There are many symbols in this short, two page story. The first thing you probably noticed is that George and his wife do not have the greatest relationship. This is symbolized in the opening of the story by several things. First of all, it is raining. Hemingway uses rain in many of his stories to symbolize sadness. The fact that it is raining is mentioned six times in the opening paragraph. The couple is isolated from the people around them. This is reinforced by the fact that "they do not know anyone" and they are the only Americans in the hotel. Their room is also located on the second floor, away from the main floor of the hotel. When they get to their room, the wife, who is never given a name, sees the cat trying to get out of the rain in the square located below their room. She says she wants the kitty and George half-heartedly offers to get it for her. But, the wife, who is called the American girl as a symbol for her lack of maturity, actually tries to get the cat herself. Most critics think that the cat is actually a symbol for a child that the woman desperately wants. This is because the other things she wants are associated with femininity. She wants long hair and flowers and her own silverware. George completely ignores her complaints and tells her to "shut up and get something to read." Finally, the maid brings her a cat that seems to be a gift from the hotel keeper. This probably indicates that if the wife is ever going to have a child, it will have to be with another man.

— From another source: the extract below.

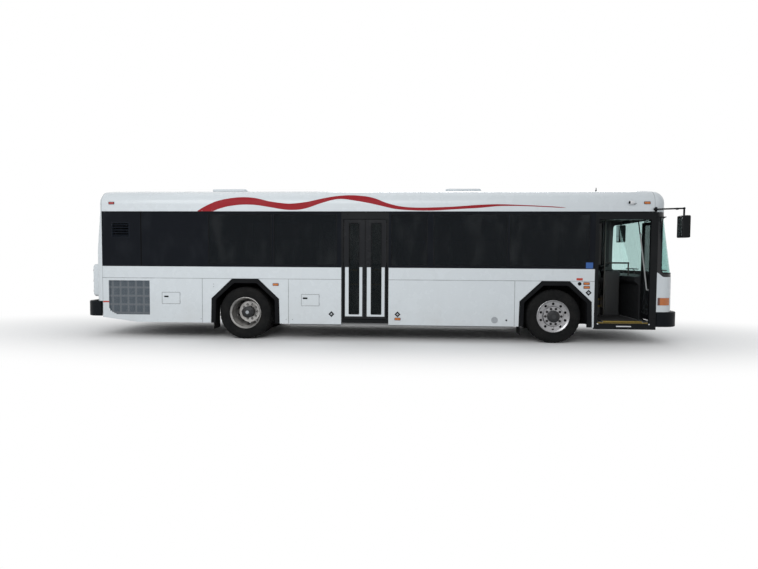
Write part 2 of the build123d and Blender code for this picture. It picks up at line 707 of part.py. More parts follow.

George, who is sitting on the bed reading during the entire story, is completely obvious to her needs and desires.

mwestwood eNotes educator| Certified Educator

In Ernest Hemingway's story "Cat in the Rain," the cat, of course, is symbolic as are the rain, the war monument, the hotel room, the woman's hair, and her desire for a table with her own silver and candles.

The cat is traditionally symbolic of that which is feminine. The fact that the little cat outside the hotel is wet and unable to shelter itself from the rain symbolizes the vulnerability of the "kitty," as the woman calls it. She sympathizes with this cat: "It isn't any fun to be a poor kitty out in the rain." The woman would like to rescue it and protect it, just as she desires a rescue from her emotional estrangement from her husband and her nearly claustrophobic sense of isolation in the hotel room. She tells her husband, George, who sits dispassionately on the bed reading,

I want to have a kitty sit on my lap and purr when I stroke it....And I want to eat at a table with my own silver and I want candles. And I want it to be spring and I want to brush my hair out in front of a mirror...

This woman wants to feel like a woman (have a little creature to love), she wants to look and feel more feminine (have longer hair), and she wants to have a more romantic relationship between herself and her husband (wants it to be spring). She also wants a home (where they eat at a table with silverware and candles). She wants happiness and contentment. She wishes to no longer look at the war monument outside their window.